For Walmart, the study presents a bit of a catch-22. The retail giant wants to ensure its workers are taking advantage of the app’s savings and budgeting methods. But it’s clear that allowing access to wages sooner was what drove adoption. The trick will be to convince more employees to regularly use the tools in the app that help with personal finances.

“Many times, HR and businesses start lecturing people, ‘You don’t know how to manage finances,’” said Safwan Shah, CEO of PayActiv, one of the startups that helped Walmart offer the app. “If you don’t give them this tool then they won’t go into the app, because then it’s just a lecture on how to save money. And nobody wants that.”

In some ways, though, the need for budgeting and savings tools has never been more clear. About a third of U.S. consumers regularly run out of money before payday, Aite Group found. Roughly 37% of Americans say they cannot deal with a $400 shortfall with the cash they have on hand.
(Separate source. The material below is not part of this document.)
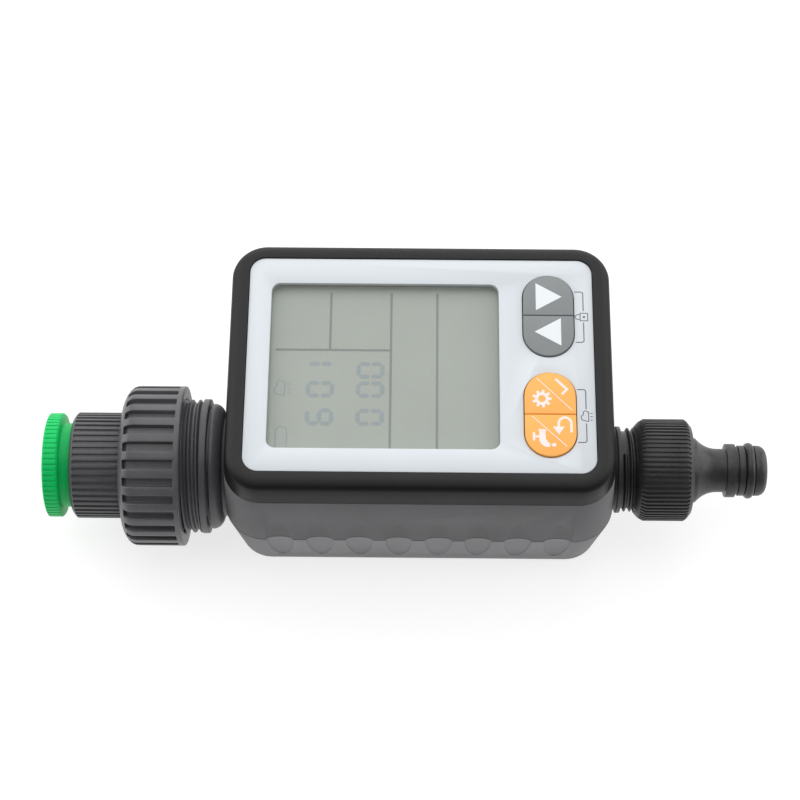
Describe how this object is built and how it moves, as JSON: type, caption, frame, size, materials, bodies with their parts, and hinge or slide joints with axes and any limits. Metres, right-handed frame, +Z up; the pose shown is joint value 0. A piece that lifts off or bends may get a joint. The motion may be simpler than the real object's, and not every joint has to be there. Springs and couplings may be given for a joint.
{
  "type": "drip irrigation timer",
  "caption": "Battery water timer for drip irrigation: flat display housing across a motorised ball valve, union inlet with reducer bush, quick-connect outlet.",
  "frame": {"origin": "centre of the inlet face of the reducer bush, on the pipe axis", "axes": "+X along the water path towards the hose spigot, +Y towards the battery side of the housing, +Z up out of the display"},
  "size_m": [0.2251, 0.0906, 0.0606],
  "materials": {
    "green_plastic": "moulded, semi-gloss",
    "black_plastic": "fine moulded, satin",
    "bezel_plastic": "fine spark texture, satin",
    "grey_plastic": "fine spark texture, matt",
    "cover_plastic": "fine spark texture, matt",
    "panel_plastic": "smooth, semi-gloss",
    "grey_rubber": "moulded silicone, satin",
    "orange_rubber": "moulded silicone, satin",
    "clear_plastic": "polished clear",
    "lcd": "reflective liquid crystal cell",
    "frame_plastic": "natural moulded",
    "board": "solder mask",
    "carbon_rubber": "carbon filled",
    "seal_rubber": "smooth",
    "steel": "zinc plated",
    "ptfe": "waxy",
    "brass": "turned",
    "gear_plastic": "natural acetal",
    "filter_plastic": "natural moulded",
    "battery_wrap": "printed sleeve, plain"
  },
  "bodies": {
    "housing": {"front_bezel": "bezel_plastic", "mid_shell": "grey_plastic", "bottom_cover": "cover_plastic", "case_seal": "seal_rubber", "case_screws": "steel", "face_panel": "panel_plastic", "window_lens": "clear_plastic", "lcd_glass": "lcd", "lcd_frame": "frame_plastic", "key_mat": "grey_rubber", "circuit_board": "board", "board_screws": "steel", "union_washer": "seal_rubber", "inlet_filter": "filter_plastic", "inlet_fitting": "black_plastic", "valve_body": "black_plastic", "valve_screws": "steel", "ball_seats": "ptfe", "drive_motor": "steel", "gearbox_base": "frame_plastic", "gearbox_cover": "frame_plastic", "gear_axles": "steel", "battery_tray": "cover_plastic", "batteries": "battery_wrap", "battery_contacts": "steel", "door_hinge_pin": "steel"},
    "tailpiece": {"tailpiece": "black_plastic"},
    "union_nut": {"union_nut": "black_plastic"},
    "bush_washer": {"bush_washer": "seal_rubber"},
    "reducer_bush": {"reducer_bush": "green_plastic"},
    "connector_washer": {"connector_washer": "seal_rubber"},
    "hose_connector": {"hose_connector": "black_plastic", "spigot_o_ring": "seal_rubber"},
    "up_key": {"up_key": "grey_rubber", "up_key_contact": "carbon_rubber"},
    "down_key": {"down_key": "grey_rubber", "down_key_contact": "carbon_rubber"},
    "settings_key": {"settings_key": "orange_rubber", "settings_key_contact": "carbon_rubber"},
    "back_key": {"back_key": "orange_rubber", "back_key_contact": "carbon_rubber"},
    "valve_ball": {"valve_ball": "brass", "valve_stem": "brass", "stem_o_rings": "seal_rubber", "output_gear": "gear_plastic"},
    "second_gear": {"second_gear": "gear_plastic"},
    "first_gear": {"first_gear": "gear_plastic"},
    "motor_rotor": {"motor_pinion": "brass", "motor_shaft": "steel"},
    "battery_door": {"battery_door": "cover_plastic", "door_seal": "seal_rubber"}
  },
  "joints": [
    {"name": "tailpiece_slide", "type": "slide", "parent": "housing", "child": "tailpiece", "axis": [-1, 0, 0], "range_m": [0, 0.00924]},
    {"name": "union_nut_turn", "type": "hinge", "parent": "tailpiece", "child": "union_nut", "pos_m": [0.034, 0, 0], "axis": [-1, 0, 0], "range_deg": [0, 1440]},
    {"name": "bush_slide", "type": "slide", "parent": "tailpiece", "child": "bush_washer", "axis": [-1, 0, 0], "range_m": [0, 0.0127]},
    {"name": "reducer_bush_turn", "type": "hinge", "parent": "bush_washer", "child": "reducer_bush", "pos_m": [0.005, 0, 0], "axis": [-1, 0, 0], "range_deg": [0, 2520]},
    {"name": "connector_slide", "type": "slide", "parent": "housing", "child": "connector_washer", "axis": [1, 0, 0], "range_m": [0, 0.0109]},
    {"name": "hose_connector_turn", "type": "hinge", "parent": "connector_washer", "child": "hose_connector", "pos_m": [0.19, 0, 0], "axis": [1, 0, 0], "range_deg": [0, 2160]},
    {"name": "up_key_press", "type": "slide", "parent": "housing", "child": "up_key", "axis": [0, 0, -1], "range_m": [0, 0.0008], "stiffness_N_per_m": 800, "springref_m": -0.0004},
    {"name": "down_key_press", "type": "slide", "parent": "housing", "child": "down_key", "axis": [0, 0, -1], "range_m": [0, 0.0008], "stiffness_N_per_m": 800, "springref_m": -0.0004},
    {"name": "settings_key_press", "type": "slide", "parent": "housing", "child": "settings_key", "axis": [0, 0, -1], "range_m": [0, 0.0008], "stiffness_N_per_m": 800, "springref_m": -0.0004},
    {"name": "back_key_press", "type": "slide", "parent": "housing", "child": "back_key", "axis": [0, 0, -1], "range_m": [0, 0.0008], "stiffness_N_per_m": 800, "springref_m": -0.0004},
    {"name": "valve_turn", "type": "hinge", "parent": "housing", "child": "valve_ball", "pos_m": [0.1154, 0, 0.01], "axis": [0, 0, 1], "range_deg": [0, 90]},
    {"name": "second_gear_turn", "type": "hinge", "parent": "housing", "child": "second_gear", "pos_m": [0.124, 0.01229, 0.018], "axis": [0, 0, 1], "range_deg": [-361, 1]},
    {"name": "first_gear_turn", "type": "hinge", "parent": "housing", "child": "first_gear", "pos_m": [0.13175, 0.02335, 0.018], "axis": [0, 0, 1], "range_deg": [-1, 1261]},
    {"name": "motor_turn", "type": "hinge", "parent": "housing", "child": "motor_rotor", "pos_m": [0.13949, 0.0344, 0.018], "axis": [0, 0, 1], "range_deg": [-4411, 1]},
    {"name": "battery_door_swing", "type": "hinge", "parent": "housing", "child": "battery_door", "pos_m": [0.112, 0.05505, -0.02575], "axis": [1, 0, 0], "range_deg": [0, 85]}
  ],
  "couplings": [
    {"joint": "tailpiece_slide", "follows": "union_nut_turn", "m_per_rad": 0.00036749},
    {"joint": "bush_slide", "follows": "reducer_bush_turn", "m_per_rad": 0.00028871},
    {"joint": "connector_slide", "follows": "hose_connector_turn", "m_per_rad": 0.00028871},
    {"joint": "second_gear_turn", "follows": "valve_turn", "ratio": -4},
    {"joint": "first_gear_turn", "follows": "valve_turn", "ratio": 14},
    {"joint": "motor_turn", "follows": "valve_turn", "ratio": -49}
  ]
}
For now, Walmart is analyzing the ways it advertises financial-wellness perks to employees and hopes to focus more of that marketing on financial counseling or credit building, Stavisky said.

The findings will also be shared with executives who oversee financial offerings to customers. Separately, Walmart has said it is creating a startup that could provide banking services for employees and the public.

“The key takeaway for Instapay should not be: Don’t offer it. The key takeaway should be: You have to offer it within the context of giving people good information,” said Jon Schlossberg, co-founder and executive chairman of Even Responsible Finance, another startup behind Walmart’s app that provides the budgeting and savings tools. “They don’t need to use it that often when they are given good information.”